» **Prompt**
Return only what lies between the first line of the entries and the line containing "from mathutils import Matrix, Vector", both lines included.

» **Exercise material**
▬▬▬
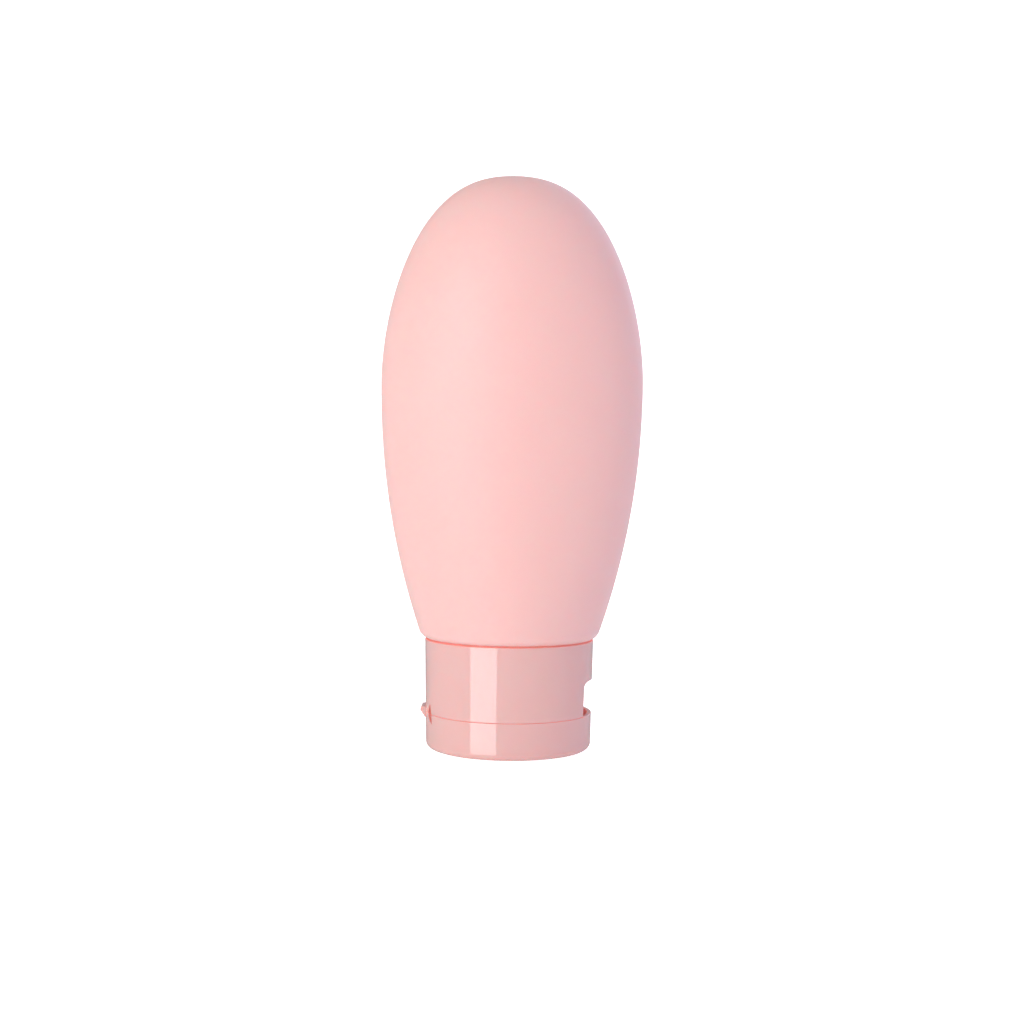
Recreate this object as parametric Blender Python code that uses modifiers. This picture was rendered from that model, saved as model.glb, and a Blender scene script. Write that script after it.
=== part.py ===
"""A squeezable travel bottle that stands upside down on its flip-top closure.

Everything is in metres with +Z up. The lid's standing face is at height zero and the screw thread is
on the Z axis. The lid's living hinge is on the -X side, and the thumb recess is on the +X side.
The closure is one moulding in life. Here its fixed base, its lid and the strap between them are
separate pieces, because they move.
"""

import math

import bmesh
import bpy
from mathutils import Matrix, Vector

# Bottle body, measured from the standing face
OVERALL_HEIGHT = 0.1090
BELLY_HEIGHT = 0.0700
BELLY_HALF_WIDTH = 0.02502
BELLY_HALF_DEPTH = 0.0175
BODY_WALL = 0.0016
SHOULDER_STEP = 0.00063
SHOULDER_CORNER = 0.0016
SHOULDER_FLOOR_ROUND = 0.0020

# Neck
NECK_BORE_RADIUS = 0.00875
NECK_WALL = 0.00205
NECK_ROOT_FILLET = 0.0008
NECK_MOUTH_ROUND = 0.0010
RIM_CHAMFER = 0.0003

# Screw thread, right-handed, with the cap's bead half a lead away from the neck's
THREAD_LEAD = 0.0032
NECK_THREAD_HEIGHT = 0.0011
CAP_THREAD_HEIGHT = 0.00095
THREAD_CREST_GAP = 0.00035
THREAD_SINK = 0.0001

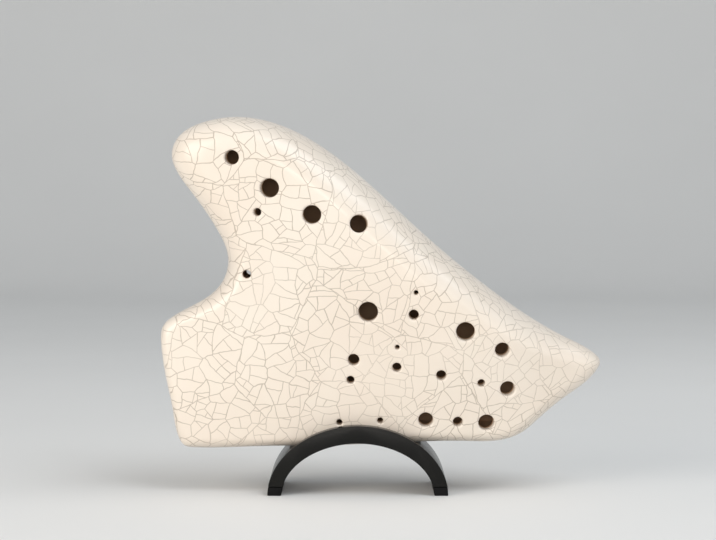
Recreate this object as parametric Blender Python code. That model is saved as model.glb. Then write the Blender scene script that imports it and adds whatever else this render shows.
▬▬▬
» **The completed task**
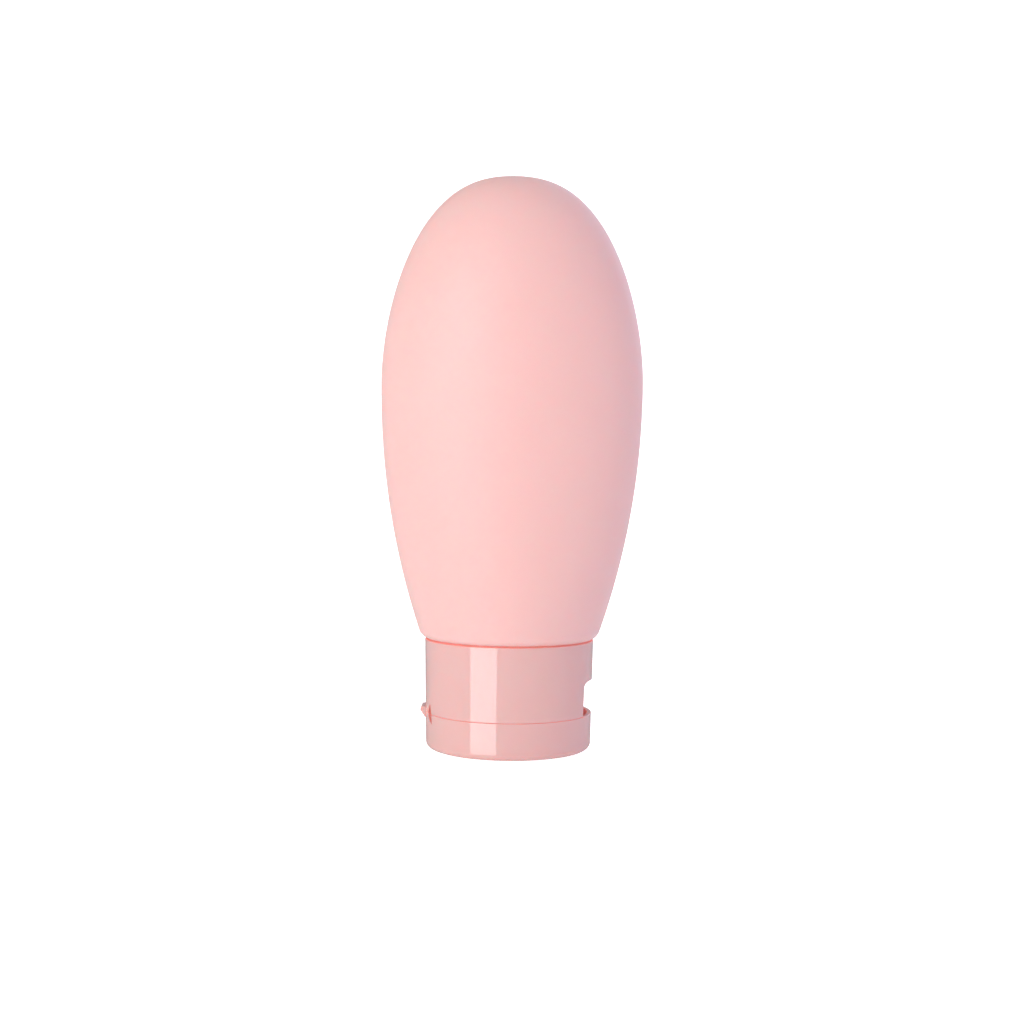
Recreate this object as parametric Blender Python code that uses modifiers. This picture was rendered from that model, saved as model.glb, and a Blender scene script. Write that script after it.
=== part.py ===
"""A squeezable travel bottle that stands upside down on its flip-top closure.

Everything is in metres with +Z up. The lid's standing face is at height zero and the screw thread is
on the Z axis. The lid's living hinge is on the -X side, and the thumb recess is on the +X side.
The closure is one moulding in life. Here its fixed base, its lid and the strap between them are
separate pieces, because they move.
"""

import math

import bmesh
import bpy
from mathutils import Matrix, Vector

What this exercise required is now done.